I dealt with administrative hassles and the joys (yes, I’m being sarcastic) of being mobility impaired while visibly appearing fine. A few emails later, I realized I was hardly the only one at my school for whom this is an issue. I made offerings to Asklepios and Eir and gave thanks to the Gods Who love and protect me. May Their mercy and kindness move into those barren spaces and the hearts of those who will not to see.
A former student sent me an article about the Catholic Church. They’ve apparently translated their rite of exorcism into English and changed significant portions of it. The article, by a traditional clergyman notes that the changes were made by those with no experience in exorcism. I just shake my head. I pray to those Gods of strength and valor to protect us from evil. Whether we feel it or no, there is nowhere we can possibly go that our Gods cannot follow. The darkness is never empty, no matter how terrible it may be. It is a fruitful place.
I think we find our faith sometimes in the darkest of places. I think we often find our faith in the midst of pain and loss and terror. I think there are moments, precipices upon which all the rest of our spiritual lives depend where our souls must make terrible choices and when we do, we fall into the Gods and They into us in ways that alter forever the course of our being.
We do not have to understand. We do not have to be strong. We do not have to do anything but hold space, but be the doorway through which our Gods may come. We carry Them always with us, most especially into those dark places when we think we don’t.
There’s an old prayer (I was told it was an ancient Egyptian prayer, but I don’t know the truth or untruth of that) that I once learned: may the Gods stand between you and darkness in all the terrible places you must walk. They will. If we but cry out and hold the line of our souls.

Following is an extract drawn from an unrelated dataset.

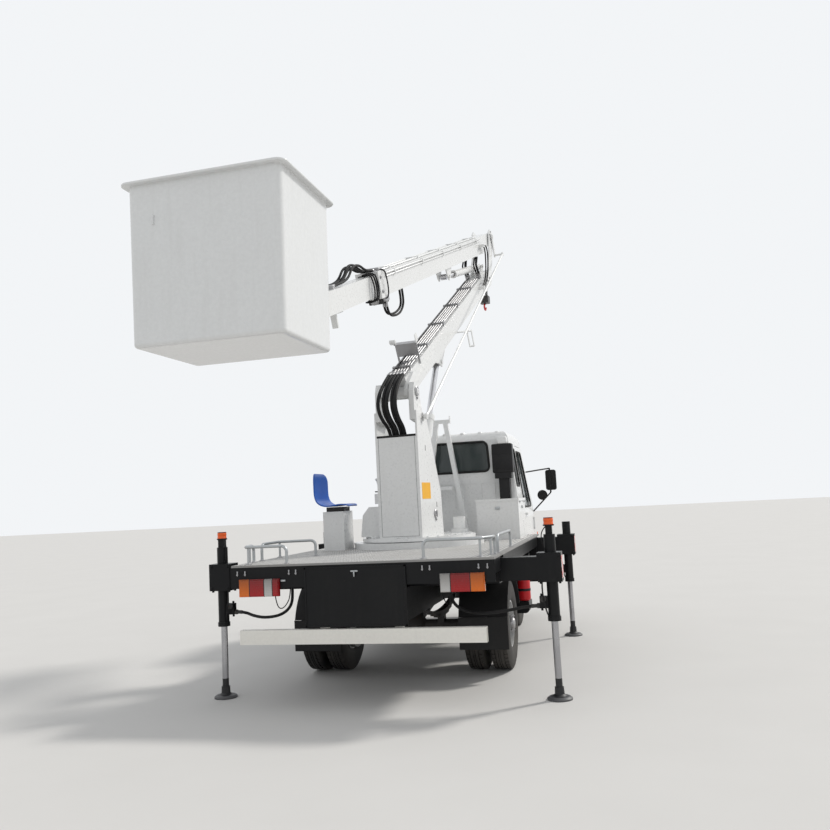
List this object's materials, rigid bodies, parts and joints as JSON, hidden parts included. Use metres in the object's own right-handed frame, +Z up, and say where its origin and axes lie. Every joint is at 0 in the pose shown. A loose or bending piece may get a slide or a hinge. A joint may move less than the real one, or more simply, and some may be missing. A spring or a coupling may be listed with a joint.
{
  "type": "cherry picker truck",
  "caption": "Narrow light truck with deck, jack outriggers, slewing turret, folding lift boom with telescopic tip, and a glass-fibre work bucket.",
  "frame": {"origin": "on the ground, below the middle of the whole truck's bounding box, on the truck's centreline", "axes": "+X to the truck's right, +Y forward, +Z up"},
  "size_m": [3.024, 6.7668, 5.258],
  "materials": {
    "bare_steel": "satin",
    "black_paint": "satin",
    "black_plastic": "matt",
    "cast_metal": "rough",
    "chequer_plate": "satin",
    "chrome_rod": "polished",
    "cream_paint": "gloss",
    "fibreglass": "gloss",
    "galvanised": "dull",
    "hook_red": "gloss",
    "hose_rubber": "matt",
    "lamp_lens": "gloss",
    "rim_silver": "satin",
    "seat_blue": "matt",
    "trim_grey": "matt",
    "tyre_rubber": "matt",
    "white_paint": "gloss",
    "window_glass": "clear"
  },
  "bodies": {
    "chassis": {"chassis_frame": "black_paint", "axles": "cast_metal", "engine": "cast_metal", "fuel_tank": "black_paint", "side_locker": "black_paint", "deck_frame": "black_paint", "outrigger_sleeves": "black_paint", "deck_plate": "chequer_plate", "mudguards": "black_plastic", "under_ride_bar": "cream_paint", "tail_lamps": "lamp_lens", "deck_rails": "galvanised", "deck_cabinet": "white_paint", "boom_rest": "white_paint", "operator_seat": "seat_blue", "slew_base": "white_paint"},
    "cab": {"cab_shell": "white_paint", "cab_glass": "window_glass", "cab_interior": "trim_grey", "cab_front": "black_plastic", "mirrors": "black_plastic", "air_intake": "black_plastic"},
    "door_left": {"door_left": "white_paint", "door_glass_left": "window_glass"},
    "door_right": {"door_right": "white_paint", "door_glass_right": "window_glass"},
    "knuckle_left": {"steering_knuckle_left": "cast_metal"},
    "knuckle_right": {"steering_knuckle_right": "cast_metal"},
    "wheel_front_left": {"tyre_front_left": "tyre_rubber", "rim_front_left": "rim_silver"},
    "wheel_front_right": {"tyre_front_right": "tyre_rubber", "rim_front_right": "rim_silver"},
    "wheels_rear_left": {"tyres_rear_left": "tyre_rubber", "rims_rear_left": "rim_silver"},
    "wheels_rear_right": {"tyres_rear_right": "tyre_rubber", "rims_rear_right": "rim_silver"},
    "turret": {"turret": "white_paint", "turret_hoses": "hose_rubber"},
    "lower_boom": {"lower_boom": "white_paint", "boom_pipes": "bare_steel", "elbow_hoses": "hose_rubber"},
    "hook_block": {"hook_block": "hook_red"},
    "lift_barrel": {"lift_barrel": "white_paint"},
    "lift_rod": {"lift_rod": "chrome_rod"},
    "fold_barrel": {"fold_barrel": "white_paint"},
    "fold_rod": {"fold_rod": "chrome_rod"},
    "level_rod": {"level_rod": "white_paint"},
    "elbow_lever": {"elbow_lever": "white_paint"},
    "upper_boom": {"upper_boom": "white_paint"},
    "inner_boom": {"inner_boom": "white_paint"},
    "tip_mast": {"tip_mast": "white_paint"},
    "bucket": {"bucket": "fibreglass"},
    "outrigger_beam_rear_left": {"outrigger_beam_rear_left": "black_paint"},
    "outrigger_leg_rear_left": {"outrigger_leg_rear_left": "chrome_rod"},
    "outrigger_beam_rear_right": {"outrigger_beam_rear_right": "black_paint"},
    "outrigger_leg_rear_right": {"outrigger_leg_rear_right": "chrome_rod"},
    "outrigger_beam_front_left": {"outrigger_beam_front_left": "black_paint"},
    "outrigger_leg_front_left": {"outrigger_leg_front_left": "chrome_rod"},
    "outrigger_beam_front_right": {"outrigger_beam_front_right": "black_paint"},
    "outrigger_leg_front_right": {"outrigger_leg_front_right": "chrome_rod"}
  },
  "joints": [
    {"name": "slew", "type": "hinge", "parent": "chassis", "child": "turret", "pos_m": [0, 0.05733, 1.156], "axis": [0, 0, 1], "continuous": true},
    {"name": "lower_boom_lift", "type": "hinge", "parent": "turret", "child": "lower_boom", "pos_m": [-0.04536, -0.36021, 2.574], "axis": [0.9942, -0.108, 0], "range_deg": [-28.4, 40.7], "deforming": ["turret_hoses"]},
    {"name": "upper_boom_fold", "type": "hinge", "parent": "lower_boom", "child": "upper_boom", "pos_m": [0.34883, 3.26839, 5.16602], "axis": [-0.9942, 0.108, 0], "range_deg": [-7.8, 80], "deforming": ["elbow_hoses"]},
    {"name": "boom_extend", "type": "slide", "parent": "upper_boom", "child": "inner_boom", "axis": [-0.101, -0.9294, -0.3551], "range_m": [-0.75, 1.6]},
    {"name": "bucket_level", "type": "hinge", "parent": "inner_boom", "child": "tip_mast", "pos_m": [-0.2403, -2.15471, 3.03], "axis": [0.9942, -0.108, 0], "range_deg": [-46, 110]},
    {"name": "bucket_swing", "type": "hinge", "parent": "tip_mast", "child": "bucket", "pos_m": [-0.26244, -2.35852, 3.03], "axis": [0, 0, 1], "range_deg": [-45, 45]},
    {"name": "lift_barrel_tilt", "type": "hinge", "parent": "turret", "child": "lift_barrel", "pos_m": [-0.0108, -0.04209, 1.4], "axis": [0.9942, -0.108, 0], "range_deg": [-20, 30]},
    {"name": "lift_rod_slide", "type": "slide", "parent": "lift_barrel", "child": "lift_rod", "axis": [0.0539, 0.4966, 0.8663], "range_m": [-0.45, 0.62]},
    {"name": "fold_barrel_tilt", "type": "hinge", "parent": "lower_boom", "child": "fold_barrel", "pos_m": [0.30996, 2.91056, 4.66005], "axis": [-0.9942, 0.108, 0], "range_deg": [-12, 92]},
    {"name": "fold_rod_slide", "type": "slide", "parent": "fold_barrel", "child": "fold_rod", "axis": [-0.1024, -0.943, -0.3166], "range_m": [-0.12, 0.85]},
    {"name": "level_rod_swing", "type": "hinge", "parent": "turret", "child": "level_rod", "pos_m": [0.21398, -0.2878, 2.334], "axis": [0.9942, -0.108, 0], "range_deg": [-30, 42]},
    {"name": "elbow_lever_turn", "type": "hinge", "parent": "lower_boom", "child": "elbow_lever", "pos_m": [0.48702, 3.25338, 5.16602], "axis": [0.9942, -0.108, 0], "range_deg": [-42, 30]},
    {"name": "hook_swing", "type": "hinge", "parent": "lower_boom", "child": "hook_block", "pos_m": [0.34071, 3.19363, 4.46163], "axis": [0.9942, -0.108, 0], "range_deg": [-45, 45]},
    {"name": "steer_left", "type": "hinge", "parent": "chassis", "child": "knuckle_left", "pos_m": [-0.52, 2.07733, 0.395], "axis": [0, 0, 1], "range_deg": [-30, 30]},
    {"name": "wheel_spin_front_left", "type": "hinge", "parent": "knuckle_left", "child": "wheel_front_left", "pos_m": [-0.6295, 2.07733, 0.395], "axis": [1, 0, 0], "continuous": true},
    {"name": "wheel_spin_rear_left", "type": "hinge", "parent": "chassis", "child": "wheels_rear_left", "pos_m": [-0.765, -0.44267, 0.395], "axis": [1, 0, 0], "continuous": true},
    {"name": "door_left_swing", "type": "hinge", "parent": "cab", "child": "door_left", "pos_m": [-0.858, 2.87933, 1.2], "axis": [0, 0, -1], "range_deg": [0, 65]},
    {"name": "steer_right", "type": "hinge", "parent": "chassis", "child": "knuckle_right", "pos_m": [0.52, 2.07733, 0.395], "axis": [0, 0, 1], "range_deg": [-30, 30]},
    {"name": "wheel_spin_front_right", "type": "hinge", "parent": "knuckle_right", "child": "wheel_front_right", "pos_m": [0.6295, 2.07733, 0.395], "axis": [1, 0, 0], "continuous": true},
    {"name": "wheel_spin_rear_right", "type": "hinge", "parent": "chassis", "child": "wheels_rear_right", "pos_m": [0.765, -0.44267, 0.395], "axis": [1, 0, 0], "continuous": true},
    {"name": "door_right_swing", "type": "hinge", "parent": "cab", "child": "door_right", "pos_m": [0.858, 2.87933, 1.2], "axis": [0, 0, 1], "range_deg": [0, 65]},
    {"name": "cab_tilt", "type": "hinge", "parent": "chassis", "child": "cab", "pos_m": [0, 3.11733, 0.59], "axis": [-1, 0, 0], "range_deg": [0, 45]},
    {"name": "outrigger_slide_rear_left", "type": "slide", "parent": "chassis", "child": "outrigger_beam_rear_left", "axis": [-1, 0, 0], "range_m": [-0.158, 0.39]},
    {"name": "outrigger_jack_rear_left", "type": "slide", "parent": "outrigger_beam_rear_left", "child": "outrigger_leg_rear_left", "axis": [0, 0, 1], "range_m": [0, 0.42]},
    {"name": "outrigger_slide_rear_right", "type": "slide", "parent": "chassis", "child": "outrigger_beam_rear_right", "axis": [1, 0, 0], "range_m": [-0.265, 0.283]},
    {"name": "outrigger_jack_rear_right", "type": "slide", "parent": "outrigger_beam_rear_right", "child": "outrigger_leg_rear_right", "axis": [0, 0, 1], "range_m": [0, 0.42]},
    {"name": "outrigger_slide_front_left", "type": "slide", "parent": "chassis", "child": "outrigger_beam_front_left", "axis": [-1, 0, 0], "range_m": [-0.265, 0.283]},
    {"name": "outrigger_jack_front_left", "type": "slide", "parent": "outrigger_beam_front_left", "child": "outrigger_leg_front_left", "axis": [0, 0, 1], "range_m": [0, 0.42]},
    {"name": "outrigger_slide_front_right", "type": "slide", "parent": "chassis", "child": "outrigger_beam_front_right", "axis": [1, 0, 0], "range_m": [-0.21, 0.338]},
    {"name": "outrigger_jack_front_right", "type": "slide", "parent": "outrigger_beam_front_right", "child": "outrigger_leg_front_right", "axis": [0, 0, 1], "range_m": [0, 0.42]}
  ],
  "couplings": [
    {"joint": "lift_barrel_tilt", "follows": "lower_boom_lift", "ratio": 0.55},
    {"joint": "lift_rod_slide", "follows": "lower_boom_lift", "m_per_rad": 0.8},
    {"joint": "fold_barrel_tilt", "follows": "upper_boom_fold", "ratio": 1.06},
    {"joint": "fold_rod_slide", "follows": "upper_boom_fold", "m_per_rad": 0.55},
    {"joint": "level_rod_swing", "follows": "lower_boom_lift", "ratio": 1},
    {"joint": "elbow_lever_turn", "follows": "lower_boom_lift", "ratio": -1},
    {"joint": "steer_right", "follows": "steer_left", "ratio": 1}
  ]
}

That I think is where faith is made. Even for priests and spirit workers, for those who can sense the Gods in various ways, there are times that can be horribly barren. It’s the moments though when we decide to have faith that matter, not the ones where we struggle with doubt. I think those moments – or days, or weeks, or months, or years—where we struggle, make that moment where we leap off that precipice into the arms of our Gods all the sweeter.